2024-11-20
20 Nov 24

Exploring the Future of Sustainability in Hospitality

Jonathan Southgate, Associate based in the London Studio represented Woods Bagot at the Cundall talk on Responsible Choices: The Future of Sustainability in Hospitality.

“As an industry, we must continue to innovate with both the technologies going into service the buildings and the materials we specify upfront, to improve a hotels performance and minimise their carbon footprints.” explains Associate, Jonathan Southgate at his recent panel discussion with Cundall on the future of sustainability in hospitality.
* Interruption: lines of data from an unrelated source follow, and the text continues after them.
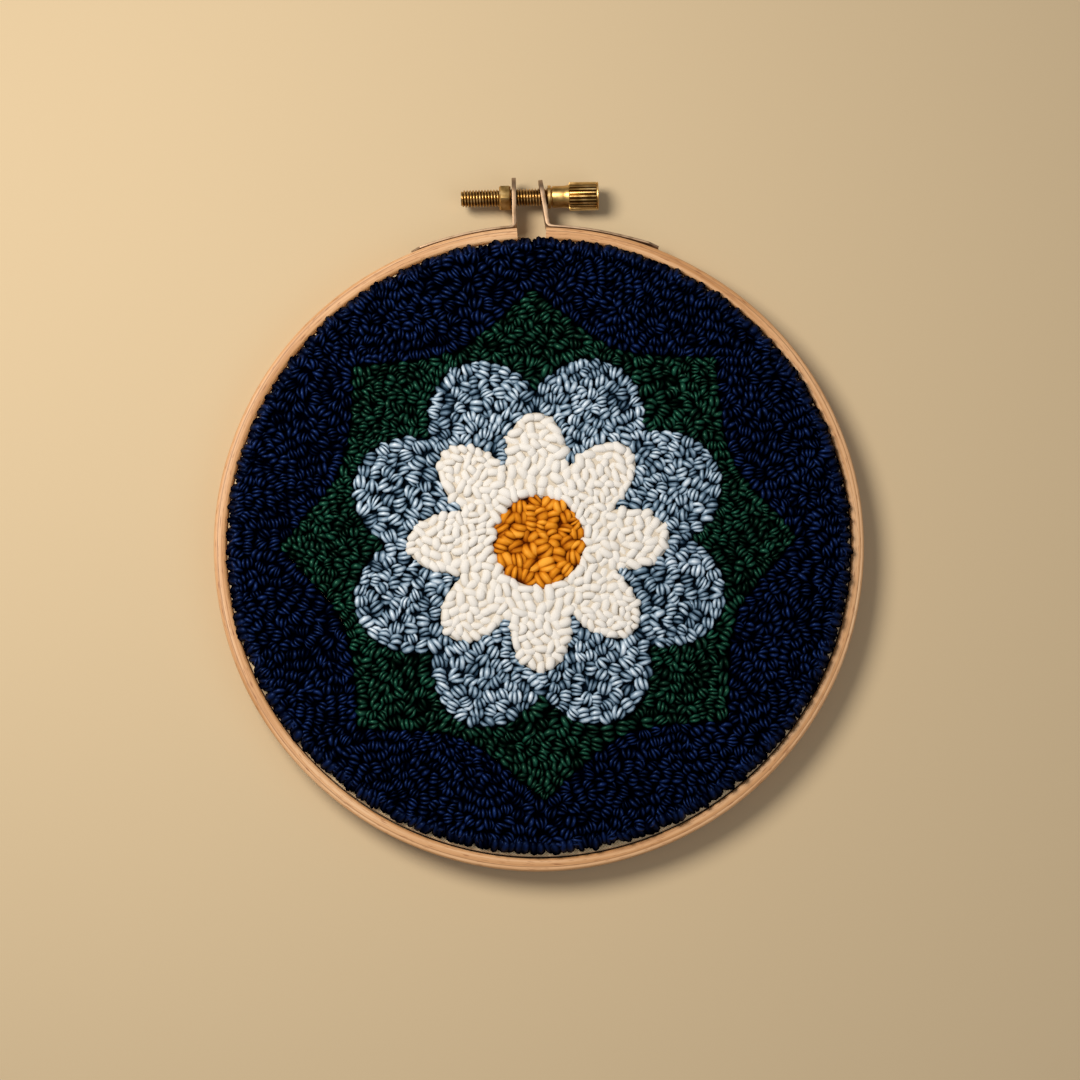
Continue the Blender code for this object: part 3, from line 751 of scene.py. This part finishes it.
def ring_piece(name, section, angles, wobble, closed, node):
    """A section (radius, height) carried round the hoop at the angles, its radius changed by the wobble.

    An open ring's ends are capped. They show end grain, so their uv map is shrunk to END_GRAIN.
    """
    radius = section[None, :, 0] + wobble[:, None]
    points = about_hoop(radius, angles[:, None], np.broadcast_to(section[None, :, 1], radius.shape))
    rows, columns = radius.shape
    quads = grid_quads(rows, columns, closed, True)
    steps = np.linalg.norm(np.diff(np.vstack([section, section[:1]]), axis=0), axis=1)
    v = np.concatenate([[0], np.cumsum(steps)])
    u = (np.append(angles, angles[0] + math.tau) if closed else angles) * RING_RADIUS
    uv = grid_uv(u, v)
    triangles = None
    if not closed:
        fan = np.arange(1, columns - 1)
        start_cap = np.stack([np.zeros_like(fan), fan, fan + 1], axis=1)
        end_cap = start_cap[:, ::-1] + (rows - 1) * columns
        triangles = np.concatenate([start_cap, end_cap])
        uv = np.concatenate([uv, (section * END_GRAIN)[triangles % columns].reshape(-1, 2)])
    piece = make_piece(name, points.reshape(-1, 3), quads, triangles, uv, material=BEECH)
    piece.data.set_sharp_from_angle(angle=math.radians(50))
    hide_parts(node)
    print(f"{name}: {rows} sections of {columns} points")


half_gap = math.asin(RING_GAP / 2 / RING_RADIUS)
outer_angles = np.linspace(math.pi / 2 + half_gap, math.pi * 2.5 - half_gap, 361)
outer_wobble = 0.06 * MM * np.sin(3 * outer_angles + 0.6) + 0.03 * MM * np.sin(11 * outer_angles)
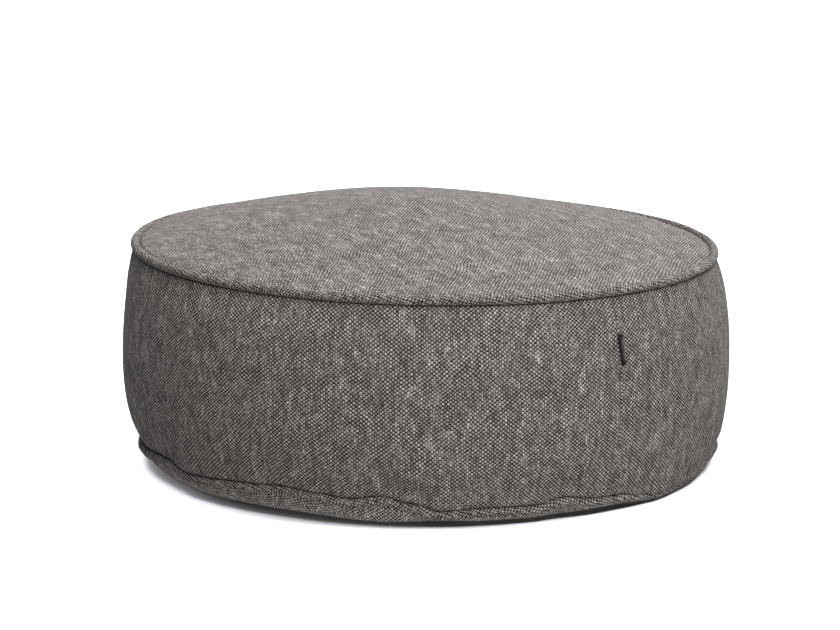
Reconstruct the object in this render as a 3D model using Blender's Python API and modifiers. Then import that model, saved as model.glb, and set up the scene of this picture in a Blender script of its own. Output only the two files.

Accompanied by other panellists from JLL and IHG, the panel contributed their thoughts on balancing sustainable hospitality with rising customer expectations and the current legislative landscape in the UK.

When asked on his key takeaways from the panel discussion, Jonathan made the point of the UK Net Zero Carbon Building Standard’s (UKNZCBS) targets are essential for our industry to align with the requirements of the Paris Agreement for all completed projects to be net zero in operation by 2030, with > 40% reduction in embodied carbon. “While they are ambitious, these targets are critical to embrace in order to drive drastic change in the way we go about design and development”.

“The UK Net Zero Carbon Building Standard won’t in itself drive the hospitality sector or any sector towards Net Zero, it will be societal expectations and commercial drivers. These are pushing corporate and financial governance towards Net Zero, creating a trickle down effect to individual projects and developments which will lead more project briefs to target Net Zero and Retrofit First approaches. What the Standard does do, is provide a verifiable baseline for each sector to work towards, which is a step in the right direction that we need to embrace and champion going forwards.”

Integrating sustainability into design is just as much about stewardship of our planet as it is about providing places that will inspire and promote wellness. Jonathan goes onto say, “as architects, we are well placed to drive this from a design perspective, through close multi-disciplinary collaboration with our engineering colleagues and clients to get the first principles right and set a project up for success.” 850mil 

Cundall emphasized, “The key learning from our insightful discussion was: whether you are an engineer, architect, developer, occupier, project manager, or quantity surveyor, we all have a part to play in order to make this planet greener.”